▸ What the task requires: Count lines, not occurrences: give the number of lines holding the word "that", and nothing besides.

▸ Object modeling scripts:
——————————
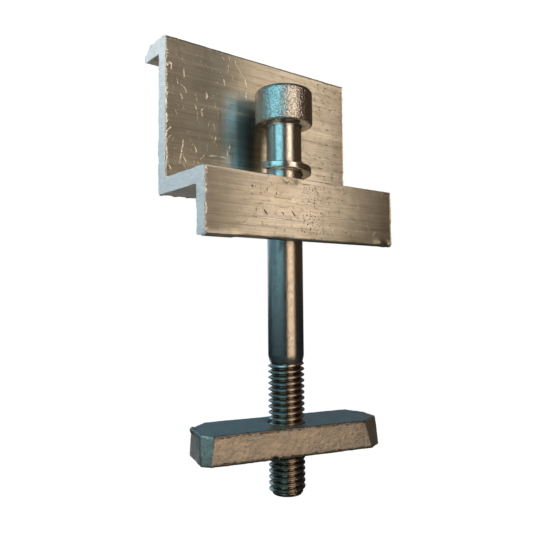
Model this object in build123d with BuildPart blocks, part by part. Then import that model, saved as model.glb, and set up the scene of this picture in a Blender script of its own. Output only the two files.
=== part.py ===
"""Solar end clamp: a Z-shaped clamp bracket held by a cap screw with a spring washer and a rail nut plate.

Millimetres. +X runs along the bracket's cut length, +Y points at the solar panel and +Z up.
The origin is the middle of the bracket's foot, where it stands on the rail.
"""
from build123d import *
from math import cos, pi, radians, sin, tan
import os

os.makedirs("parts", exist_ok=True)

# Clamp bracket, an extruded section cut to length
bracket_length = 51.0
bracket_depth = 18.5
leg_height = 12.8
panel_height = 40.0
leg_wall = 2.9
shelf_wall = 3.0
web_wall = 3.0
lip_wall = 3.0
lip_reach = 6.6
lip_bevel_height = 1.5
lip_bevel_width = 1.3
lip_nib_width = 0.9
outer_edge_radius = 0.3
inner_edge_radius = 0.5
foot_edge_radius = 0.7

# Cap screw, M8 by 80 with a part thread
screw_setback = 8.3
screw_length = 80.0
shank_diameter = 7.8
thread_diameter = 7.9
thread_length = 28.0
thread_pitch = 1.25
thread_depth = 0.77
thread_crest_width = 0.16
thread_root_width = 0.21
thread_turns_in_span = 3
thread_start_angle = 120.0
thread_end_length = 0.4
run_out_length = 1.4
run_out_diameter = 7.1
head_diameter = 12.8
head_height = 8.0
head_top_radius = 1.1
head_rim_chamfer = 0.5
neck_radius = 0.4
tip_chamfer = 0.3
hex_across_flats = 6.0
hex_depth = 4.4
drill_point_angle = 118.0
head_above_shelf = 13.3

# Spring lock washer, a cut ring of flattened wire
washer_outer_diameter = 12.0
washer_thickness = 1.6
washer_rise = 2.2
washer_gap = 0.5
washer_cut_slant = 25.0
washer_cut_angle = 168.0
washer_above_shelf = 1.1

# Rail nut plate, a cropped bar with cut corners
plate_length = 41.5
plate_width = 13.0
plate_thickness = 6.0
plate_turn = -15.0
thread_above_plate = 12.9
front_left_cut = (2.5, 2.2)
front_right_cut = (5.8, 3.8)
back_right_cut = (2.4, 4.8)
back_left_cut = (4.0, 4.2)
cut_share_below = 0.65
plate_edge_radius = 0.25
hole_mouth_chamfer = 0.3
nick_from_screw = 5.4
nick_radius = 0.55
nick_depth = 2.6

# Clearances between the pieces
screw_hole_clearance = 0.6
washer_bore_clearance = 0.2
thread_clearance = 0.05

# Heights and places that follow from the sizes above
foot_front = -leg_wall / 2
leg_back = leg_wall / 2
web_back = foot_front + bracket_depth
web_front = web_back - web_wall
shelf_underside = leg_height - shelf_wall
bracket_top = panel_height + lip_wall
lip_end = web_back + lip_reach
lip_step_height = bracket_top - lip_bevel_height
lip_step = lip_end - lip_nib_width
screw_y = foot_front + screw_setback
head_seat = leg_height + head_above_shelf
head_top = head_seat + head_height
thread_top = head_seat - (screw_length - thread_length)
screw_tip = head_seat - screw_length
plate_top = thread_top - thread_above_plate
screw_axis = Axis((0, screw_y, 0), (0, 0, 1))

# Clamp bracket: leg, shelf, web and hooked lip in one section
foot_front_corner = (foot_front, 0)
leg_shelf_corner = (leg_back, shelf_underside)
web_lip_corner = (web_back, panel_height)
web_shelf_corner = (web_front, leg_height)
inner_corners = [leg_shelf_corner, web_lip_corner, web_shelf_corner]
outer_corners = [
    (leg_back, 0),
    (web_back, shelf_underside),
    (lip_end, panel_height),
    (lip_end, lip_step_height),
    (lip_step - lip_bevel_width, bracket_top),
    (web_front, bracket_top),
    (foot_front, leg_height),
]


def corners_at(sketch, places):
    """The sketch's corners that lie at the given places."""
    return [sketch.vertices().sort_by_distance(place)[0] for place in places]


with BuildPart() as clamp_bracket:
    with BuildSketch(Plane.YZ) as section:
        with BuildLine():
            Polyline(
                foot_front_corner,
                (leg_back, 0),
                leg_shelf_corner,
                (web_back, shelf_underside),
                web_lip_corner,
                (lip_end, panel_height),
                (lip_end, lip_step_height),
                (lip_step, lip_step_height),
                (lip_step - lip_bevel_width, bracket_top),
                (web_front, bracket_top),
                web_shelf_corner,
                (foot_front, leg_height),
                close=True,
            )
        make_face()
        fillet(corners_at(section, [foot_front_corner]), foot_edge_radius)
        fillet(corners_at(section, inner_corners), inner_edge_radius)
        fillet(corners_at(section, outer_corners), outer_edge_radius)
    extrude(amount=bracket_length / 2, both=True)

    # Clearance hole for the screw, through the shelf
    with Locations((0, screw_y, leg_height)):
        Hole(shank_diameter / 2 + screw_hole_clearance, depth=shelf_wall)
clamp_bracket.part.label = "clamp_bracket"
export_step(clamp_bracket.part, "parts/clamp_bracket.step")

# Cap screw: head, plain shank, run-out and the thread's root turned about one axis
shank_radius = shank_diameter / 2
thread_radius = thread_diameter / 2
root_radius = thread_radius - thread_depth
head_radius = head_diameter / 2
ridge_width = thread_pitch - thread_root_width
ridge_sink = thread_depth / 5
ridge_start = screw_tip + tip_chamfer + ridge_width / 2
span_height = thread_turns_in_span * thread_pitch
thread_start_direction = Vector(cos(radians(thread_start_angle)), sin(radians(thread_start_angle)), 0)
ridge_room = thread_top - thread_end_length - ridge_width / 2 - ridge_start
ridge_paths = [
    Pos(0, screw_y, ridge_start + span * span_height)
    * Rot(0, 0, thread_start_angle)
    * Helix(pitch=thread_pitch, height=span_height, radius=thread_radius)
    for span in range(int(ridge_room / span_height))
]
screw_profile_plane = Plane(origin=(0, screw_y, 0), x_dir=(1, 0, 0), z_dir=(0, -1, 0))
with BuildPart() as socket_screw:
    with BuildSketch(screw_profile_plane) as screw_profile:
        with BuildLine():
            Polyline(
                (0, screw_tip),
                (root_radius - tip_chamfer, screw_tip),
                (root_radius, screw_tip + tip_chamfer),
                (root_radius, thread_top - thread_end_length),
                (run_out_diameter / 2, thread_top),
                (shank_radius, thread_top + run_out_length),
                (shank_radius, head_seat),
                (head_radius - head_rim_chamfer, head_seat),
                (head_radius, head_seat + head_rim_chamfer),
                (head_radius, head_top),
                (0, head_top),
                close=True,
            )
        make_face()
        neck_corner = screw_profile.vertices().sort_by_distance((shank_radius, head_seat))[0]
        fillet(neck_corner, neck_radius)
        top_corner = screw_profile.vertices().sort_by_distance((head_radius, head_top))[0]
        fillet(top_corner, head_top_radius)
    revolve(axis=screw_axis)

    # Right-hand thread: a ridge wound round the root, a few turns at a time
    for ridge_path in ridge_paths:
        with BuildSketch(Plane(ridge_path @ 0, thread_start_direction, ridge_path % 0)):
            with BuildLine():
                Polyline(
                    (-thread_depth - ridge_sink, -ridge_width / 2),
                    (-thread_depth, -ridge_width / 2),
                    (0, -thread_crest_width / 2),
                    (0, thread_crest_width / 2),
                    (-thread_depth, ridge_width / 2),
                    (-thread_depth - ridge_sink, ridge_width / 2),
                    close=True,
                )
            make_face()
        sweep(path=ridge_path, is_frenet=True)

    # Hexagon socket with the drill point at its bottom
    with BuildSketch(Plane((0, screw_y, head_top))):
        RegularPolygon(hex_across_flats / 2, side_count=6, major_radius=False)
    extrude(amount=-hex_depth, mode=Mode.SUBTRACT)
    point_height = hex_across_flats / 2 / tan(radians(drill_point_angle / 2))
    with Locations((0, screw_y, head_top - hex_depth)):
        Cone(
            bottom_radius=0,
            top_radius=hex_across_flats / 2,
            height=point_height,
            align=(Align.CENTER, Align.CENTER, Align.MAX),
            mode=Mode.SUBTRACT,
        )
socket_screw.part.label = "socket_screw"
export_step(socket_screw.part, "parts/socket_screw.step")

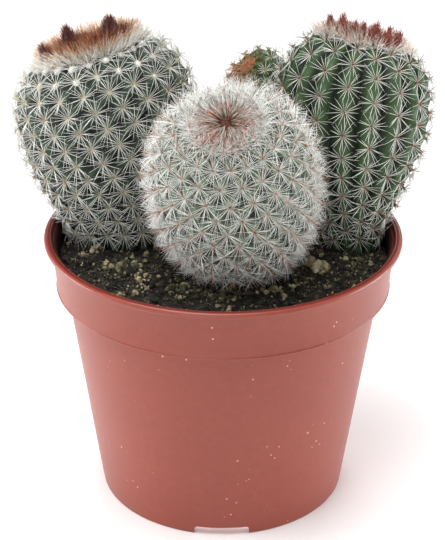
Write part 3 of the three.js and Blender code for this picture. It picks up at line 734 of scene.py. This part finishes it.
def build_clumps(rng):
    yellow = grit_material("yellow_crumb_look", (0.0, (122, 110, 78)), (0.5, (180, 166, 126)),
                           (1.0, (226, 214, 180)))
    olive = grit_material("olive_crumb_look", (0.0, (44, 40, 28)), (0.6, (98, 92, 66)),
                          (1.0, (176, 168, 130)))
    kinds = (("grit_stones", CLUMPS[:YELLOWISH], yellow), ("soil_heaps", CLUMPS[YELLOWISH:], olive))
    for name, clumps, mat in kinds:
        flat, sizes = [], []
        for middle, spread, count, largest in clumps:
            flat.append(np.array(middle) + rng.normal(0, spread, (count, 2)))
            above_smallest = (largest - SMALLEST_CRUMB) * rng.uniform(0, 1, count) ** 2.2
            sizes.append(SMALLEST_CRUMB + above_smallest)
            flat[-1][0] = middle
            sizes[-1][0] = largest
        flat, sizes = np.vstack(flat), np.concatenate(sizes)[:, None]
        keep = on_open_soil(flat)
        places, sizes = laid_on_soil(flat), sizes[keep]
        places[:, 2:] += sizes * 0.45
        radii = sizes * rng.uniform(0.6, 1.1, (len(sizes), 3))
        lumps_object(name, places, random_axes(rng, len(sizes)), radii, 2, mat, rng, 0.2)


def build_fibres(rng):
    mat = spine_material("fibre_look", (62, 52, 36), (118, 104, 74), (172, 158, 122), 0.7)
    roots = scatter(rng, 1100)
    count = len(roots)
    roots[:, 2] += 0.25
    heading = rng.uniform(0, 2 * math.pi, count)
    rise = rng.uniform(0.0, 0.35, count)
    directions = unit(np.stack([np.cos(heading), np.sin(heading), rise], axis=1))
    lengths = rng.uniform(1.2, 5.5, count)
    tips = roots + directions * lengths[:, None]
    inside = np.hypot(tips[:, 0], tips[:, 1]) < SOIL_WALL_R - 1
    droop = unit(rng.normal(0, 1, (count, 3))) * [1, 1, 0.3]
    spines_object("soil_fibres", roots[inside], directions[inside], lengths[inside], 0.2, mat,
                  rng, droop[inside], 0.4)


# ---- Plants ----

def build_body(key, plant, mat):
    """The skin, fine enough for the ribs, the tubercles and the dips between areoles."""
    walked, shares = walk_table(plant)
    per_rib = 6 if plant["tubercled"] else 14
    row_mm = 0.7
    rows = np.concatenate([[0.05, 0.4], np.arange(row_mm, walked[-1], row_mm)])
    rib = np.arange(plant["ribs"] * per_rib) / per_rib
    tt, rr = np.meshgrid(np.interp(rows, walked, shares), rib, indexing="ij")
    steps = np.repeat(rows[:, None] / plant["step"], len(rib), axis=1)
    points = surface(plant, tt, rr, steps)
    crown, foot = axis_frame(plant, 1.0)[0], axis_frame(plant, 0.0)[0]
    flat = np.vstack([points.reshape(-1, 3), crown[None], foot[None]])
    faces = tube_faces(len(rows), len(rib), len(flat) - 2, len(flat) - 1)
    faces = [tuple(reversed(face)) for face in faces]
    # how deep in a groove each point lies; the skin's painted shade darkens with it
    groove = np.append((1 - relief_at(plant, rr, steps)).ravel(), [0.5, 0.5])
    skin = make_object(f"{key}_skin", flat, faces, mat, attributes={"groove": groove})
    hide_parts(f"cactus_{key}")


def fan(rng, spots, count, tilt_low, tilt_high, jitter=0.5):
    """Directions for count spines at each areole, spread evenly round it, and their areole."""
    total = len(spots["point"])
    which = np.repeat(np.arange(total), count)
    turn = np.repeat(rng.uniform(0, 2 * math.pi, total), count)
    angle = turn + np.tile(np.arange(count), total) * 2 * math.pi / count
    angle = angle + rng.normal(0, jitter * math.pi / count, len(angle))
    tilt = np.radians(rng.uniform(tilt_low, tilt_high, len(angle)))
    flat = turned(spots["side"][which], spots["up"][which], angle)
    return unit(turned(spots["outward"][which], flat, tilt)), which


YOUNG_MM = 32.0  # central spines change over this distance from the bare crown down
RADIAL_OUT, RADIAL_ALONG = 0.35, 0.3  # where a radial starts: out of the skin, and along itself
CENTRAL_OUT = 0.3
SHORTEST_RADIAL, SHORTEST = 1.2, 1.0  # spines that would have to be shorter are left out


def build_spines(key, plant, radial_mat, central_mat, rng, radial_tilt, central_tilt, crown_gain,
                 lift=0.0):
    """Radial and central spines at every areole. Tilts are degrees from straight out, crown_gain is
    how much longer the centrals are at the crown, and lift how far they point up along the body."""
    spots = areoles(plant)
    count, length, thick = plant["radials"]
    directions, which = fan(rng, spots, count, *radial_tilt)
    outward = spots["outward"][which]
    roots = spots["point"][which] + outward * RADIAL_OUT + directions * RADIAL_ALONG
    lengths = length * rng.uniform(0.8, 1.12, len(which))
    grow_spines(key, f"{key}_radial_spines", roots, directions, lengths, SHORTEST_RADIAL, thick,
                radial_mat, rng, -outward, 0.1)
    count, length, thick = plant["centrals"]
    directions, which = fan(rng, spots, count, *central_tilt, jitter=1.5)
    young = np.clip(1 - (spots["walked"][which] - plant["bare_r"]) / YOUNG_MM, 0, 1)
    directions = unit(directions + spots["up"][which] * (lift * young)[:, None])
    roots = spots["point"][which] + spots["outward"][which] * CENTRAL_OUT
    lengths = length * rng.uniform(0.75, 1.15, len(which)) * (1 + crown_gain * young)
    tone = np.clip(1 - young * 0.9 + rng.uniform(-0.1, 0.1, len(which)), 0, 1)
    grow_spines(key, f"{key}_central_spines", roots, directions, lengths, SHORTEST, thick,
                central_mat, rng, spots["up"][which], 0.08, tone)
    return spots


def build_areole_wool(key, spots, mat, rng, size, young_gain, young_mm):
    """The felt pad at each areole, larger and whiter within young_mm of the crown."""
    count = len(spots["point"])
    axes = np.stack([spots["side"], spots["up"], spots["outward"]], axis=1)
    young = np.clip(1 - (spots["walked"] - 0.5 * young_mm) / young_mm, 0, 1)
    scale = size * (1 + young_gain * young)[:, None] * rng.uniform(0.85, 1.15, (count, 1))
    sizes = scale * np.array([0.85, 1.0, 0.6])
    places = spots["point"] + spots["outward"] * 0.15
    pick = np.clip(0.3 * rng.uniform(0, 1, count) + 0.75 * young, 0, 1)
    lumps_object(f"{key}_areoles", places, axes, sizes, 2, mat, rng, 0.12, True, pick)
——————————
▸ Output: 4